Sagewood nationally certified as best-practice model for school counseling
PARKER— For years, Sagewood Middle School counselors and principal Danny Winsor have been working well beyond the standard hours of each school day, constantly fine-tuning how counseling within their building is practiced and collecting data so that each and every Sagewood student has a welcoming and personalized experience. Now, their work is being recognized on a national level.
The American School Counseling Association (ASCA) has certified Sagewood Middle School as a Recognized ASCA National Model Program (RAMP). A prestigious honor, Sagewood is now the only middle school in the state of Colorado to have gained this certification. Schools must receive a near-perfect score on ASCA’s scoring rubric, which outlines guidelines for building and maintaining student achievement, behavior, counseling curriculum, school culture, and several other factors, in order to become certified.
“The ASCA National model is about being intentional and data driven in order to ensure that we are meeting the kids needs to the fullest potential, that we’re not just doing stuff that feels good,” says Renee Cawley, Sagewood’s sixth grade counselor.
It’s also about looking for trends and connections between student performance, the needs of students, and the culture of the building.
“Rather than assuming we knew what the kids needs were, we really took the time to explore their needs and how they were connected to attendance, achievement and behavior, and how we can impact those things so students can be successful,” Cawley says.
While counseling is traditionally thought of as a reactionary function, principal Danny Winsor says that the big shift Sagewood and schools across the country are seeing is an emphasis on a more proactive and preventative model. In Sagewood, counselors partner with teachers and come into the classroom for guided counseling lessons with students.
“Our counselors have done an amazing job with intentional programming and identifying what our student needs are,” Winsor says. “They are in that classroom twelve times a year doing focused lessons based off of the ASCA standards and through identified assessed needs. The core competency lessons allow us to get out in front of things, whether that’s academic-based, post-secondary-based, or emotional-based. The proactive nature of the program makes a big difference.”
One major difference is that all kids in the building are served, not just those who seek out support.
“A reactive counseling model can serve a certain group of students, whereas do we not only get to see those students, but we get the opportunity to see our students in so many different ways because we’re in the classroom,” Winsor says. “Our students get to see us in a different light and we get to see them in a different light to build relationships in authentic ways.”
The counselors look for trends at each grade-level, and the lessons for each grade-level builds off of the previous grade-level’s lessons. This helps inform the counselors of the preventative skills they need to build with students ahead of time.
“We are constantly evaluating data to identify the trends, what are things that kids are coming up with that may become a problem, and how can we stop this in its tracks so that it doesn’t impact attendance, achievement, and behavior,” Cawley adds. “The data collection is intense, we’re constantly asking each other, ‘are you collecting data on that?’”
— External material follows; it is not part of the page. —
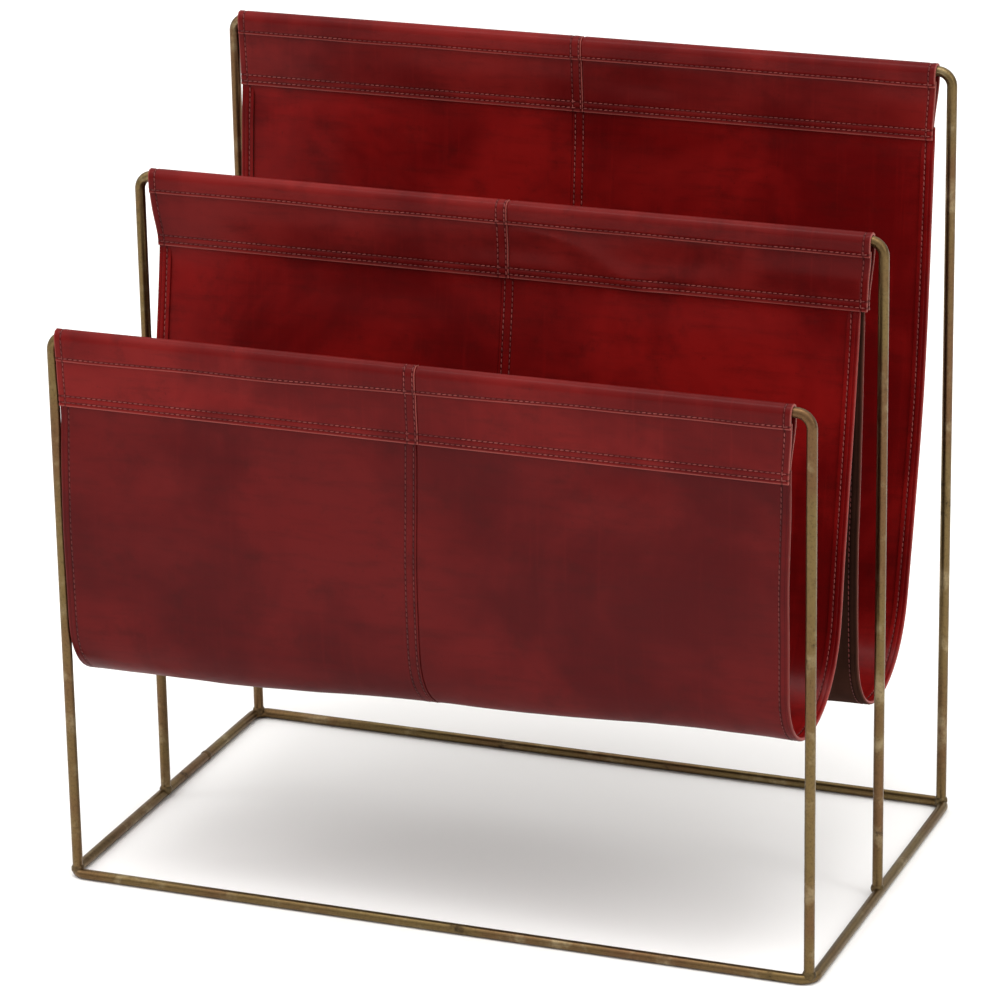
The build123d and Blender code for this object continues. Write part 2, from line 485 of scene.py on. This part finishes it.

It’s not just the principal and the counselors implementing programs. It’s an authentic culture within the school and the school’s community. Staff, teachers, parents, and kids are all practicing this and involved.
“It’s not about developing a program and hoping it works,” Winsor says. “It’s about developing needed practices and then monitoring the impact of those practices. The nice thing about the RAMP certification process is that hope is no longer your plan, instead there is a focused plan that allows you to be proactive and responsive.”
He adds, “If it was a program, it wouldn’t be as authentic, it would feel like one more thing. This is about knowing our kids. When we communicate with families, we’re not just saying ‘we feel this way.’ That is a part of it, but it’s not the whole picture. When we talk to families we talk about multiple, data-driven components that focus on the whole child.”
Knowing each and every one of their kids is a high priority. Winsor says all school staff are intentional with their interactions with kids every day.
“I can assure you, every one of our counselors, teachers, and administrators know kids by their first name and their face,” Winsor says. “I think the biggest experience for every student that walks into our building is that they’re known, by their name and can live out their passions. We want every kid to know they are a valuable part of our building and community. Whoever walks into our building has something to positively contribute.”